I was convinced that this was the recipe for me when one of the versions I read began this way: "make sure there is an adult nearby in case you need help." Yes, dear readers, I chose a recipe simple enough for children.

Perfect.

Chocolate, butter, vanilla, eggs, sugar, flour, salt, baking powder. No problem, right? Except it turns out that baking cookies starts out the same way as writing a novel: at first, you've got a big brown blob of goo on your hands.

A twinge of panic sets in as you plow through this unimpressive heap of words/ingredients, quite certain that when you're done, the other cookies at the cookie swap are going to point and laugh. You ask yourself a lot of critical questions at this stage. ("The mixture should fall from the mixer in thick ribbons." Are those the thick ribbons? Should my ribbons be thicker? Where is that helpful adult that was mentioned?)
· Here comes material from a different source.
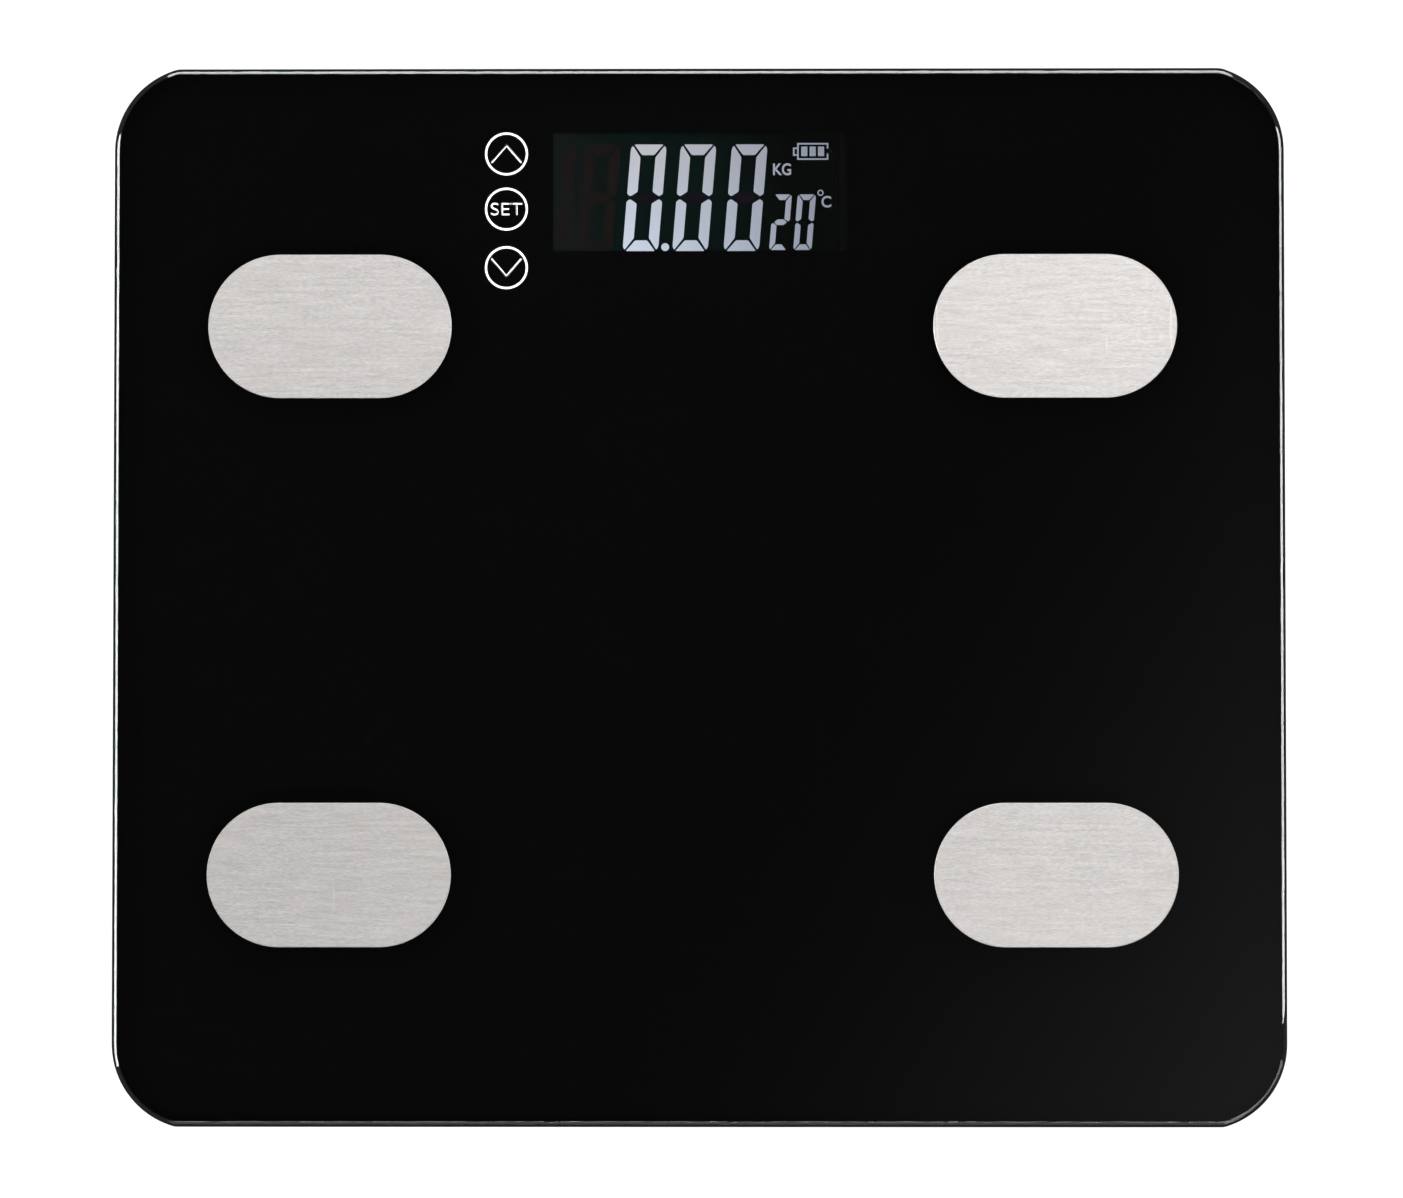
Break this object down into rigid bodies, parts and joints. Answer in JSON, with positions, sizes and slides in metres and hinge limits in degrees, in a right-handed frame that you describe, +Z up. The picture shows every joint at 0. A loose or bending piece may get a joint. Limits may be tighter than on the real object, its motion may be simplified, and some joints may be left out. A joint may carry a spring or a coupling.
{
  "type": "digital bathroom scale",
  "caption": "Glass-top electronic bathroom scale with steel foot electrodes, a lit display behind the glass, touch keys and sprung load-cell feet.",
  "frame": {"origin": "on the floor, under the middle of the glass platform", "axes": "+X to the user's right, +Y from the user's heels towards the display, +Z up"},
  "size_m": [0.31, 0.28, 0.0262],
  "materials": {
    "platform_glass": "polished tempered glass with a ground edge",
    "black_ink": "screen-printed, behind glass",
    "white_ink": "screen-printed, behind glass",
    "electrode_steel": "brushed across, with a bright edge",
    "adhesive_film": "satin",
    "foam_tape": "closed-cell foam",
    "nickel_plate": "plated",
    "tray_plastic": "fine moulded texture",
    "cell_steel": "nickel-plated spring steel",
    "gauge_silicone": "matt",
    "ring_plastic": "moulded",
    "foot_plastic": "moulded",
    "pad_rubber": "soft, ribbed",
    "board_green": "solder mask",
    "screw_steel": "zinc plated",
    "chip_resin": "cast resin",
    "chip_parts": "ceramic and metal",
    "switch_plastic": "moulded",
    "header_plastic": "nylon",
    "display_glass": "polished",
    "frame_plastic": "moulded",
    "gasket_foam": "open-cell foam",
    "guide_acrylic": "polished",
    "reflector_film": "white film",
    "lamp_resin": "clear over phosphor",
    "pillar_foam": "carbon-filled foam",
    "spring_steel": "drawn wire",
    "cell_wrap": "shrink film",
    "button_plastic": "moulded",
    "sleeve_grey": "vinyl sleeve",
    "lead_white": "vinyl insulation",
    "lead_red": "vinyl insulation",
    "lead_black": "vinyl insulation"
  },
  "bodies": {
    "platform": {"back_print": "black_ink", "backlight_guide": "guide_acrylic", "backlight_leds": "lamp_resin", "backlight_reflector": "reflector_film", "base_tray": "tray_plastic", "battery_front": "cell_wrap", "battery_lead_negative": "lead_black", "battery_lead_positive": "lead_red", "battery_rear": "cell_wrap", "battery_springs": "spring_steel", "battery_terminals": "nickel_plate", "chip_blob": "chip_resin", "electrode_adhesives": "adhesive_film", "electrode_front_left": "electrode_steel", "electrode_front_right": "electrode_steel", "electrode_lead_front_left": "lead_white", "electrode_lead_front_right": "lead_white", "electrode_lead_rear_left": "lead_white", "electrode_lead_rear_right": "lead_white", "electrode_lugs": "nickel_plate", "electrode_nuts": "nickel_plate", "electrode_rear_left": "electrode_steel", "electrode_rear_right": "electrode_steel", "foot_ring_front_left": "ring_plastic", "foot_ring_front_right": "ring_plastic", "foot_ring_rear_left": "ring_plastic", "foot_ring_rear_right": "ring_plastic", "glass_platform": "platform_glass", "key_legends": "white_ink", "lcd_frame": "frame_plastic", "lcd_gasket": "gasket_foam", "lcd_panel": "display_glass", "lcd_pins": "nickel_plate", "lead_headers": "header_plastic", "load_cell_front_left": "cell_steel", "load_cell_front_right": "cell_steel", "load_cell_lead_front_left": "sleeve_grey", "load_cell_lead_front_right": "sleeve_grey", "load_cell_lead_rear_left": "sleeve_grey", "load_cell_lead_rear_right": "sleeve_grey", "load_cell_rear_left": "cell_steel", "load_cell_rear_right": "cell_steel", "main_pcb": "board_green", "pcb_screws": "screw_steel", "platform_tape": "foam_tape", "smd_parts": "chip_parts", "strain_gauges": "gauge_silicone", "touch_pillars": "pillar_foam", "unit_switch": "switch_plastic"},
    "foot_rear_left": {"foot_rear_left": "foot_plastic", "foot_pad_rear_left": "pad_rubber"},
    "foot_rear_right": {"foot_rear_right": "foot_plastic", "foot_pad_rear_right": "pad_rubber"},
    "foot_front_left": {"foot_front_left": "foot_plastic", "foot_pad_front_left": "pad_rubber"},
    "foot_front_right": {"foot_front_right": "foot_plastic", "foot_pad_front_right": "pad_rubber"},
    "battery_door": {"battery_door": "tray_plastic"},
    "unit_button": {"unit_button": "button_plastic", "switch_plunger": "switch_plastic"}
  },
  "joints": [
    {"name": "foot_rear_left_press", "type": "slide", "parent": "platform", "child": "foot_rear_left", "axis": [0, 0, 1], "range_m": [0, 0.0006], "stiffness_N_per_m": 400000, "deforming": ["load_cell_rear_left"]},
    {"name": "foot_rear_right_press", "type": "slide", "parent": "platform", "child": "foot_rear_right", "axis": [0, 0, 1], "range_m": [0, 0.0006], "stiffness_N_per_m": 400000, "deforming": ["load_cell_rear_right"]},
    {"name": "foot_front_left_press", "type": "slide", "parent": "platform", "child": "foot_front_left", "axis": [0, 0, 1], "range_m": [0, 0.0006], "stiffness_N_per_m": 400000, "deforming": ["load_cell_front_left"]},
    {"name": "foot_front_right_press", "type": "slide", "parent": "platform", "child": "foot_front_right", "axis": [0, 0, 1], "range_m": [0, 0.0006], "stiffness_N_per_m": 400000, "deforming": ["load_cell_front_right"]},
    {"name": "battery_door_hinge", "type": "hinge", "parent": "platform", "child": "battery_door", "pos_m": [-0.03035, -0.005, 0.006], "axis": [0, 1, 0], "range_deg": [0, 60]},
    {"name": "unit_button_press", "type": "slide", "parent": "platform", "child": "unit_button", "axis": [0, 0, 1], "range_m": [0, 0.0006], "stiffness_N_per_m": 3000}
  ]
}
But with baking as well as novel writing, it's only by finishing the process that you will know whether you've succeeded. Failure is possible. One can actually render chocolate inedible. (And some novels should be hurled from the top of a building. Wait, that's dangerous. I meant burned in a wood stove.) But usually you end up with something palatable / editable, even if it's not exactly what you pictured.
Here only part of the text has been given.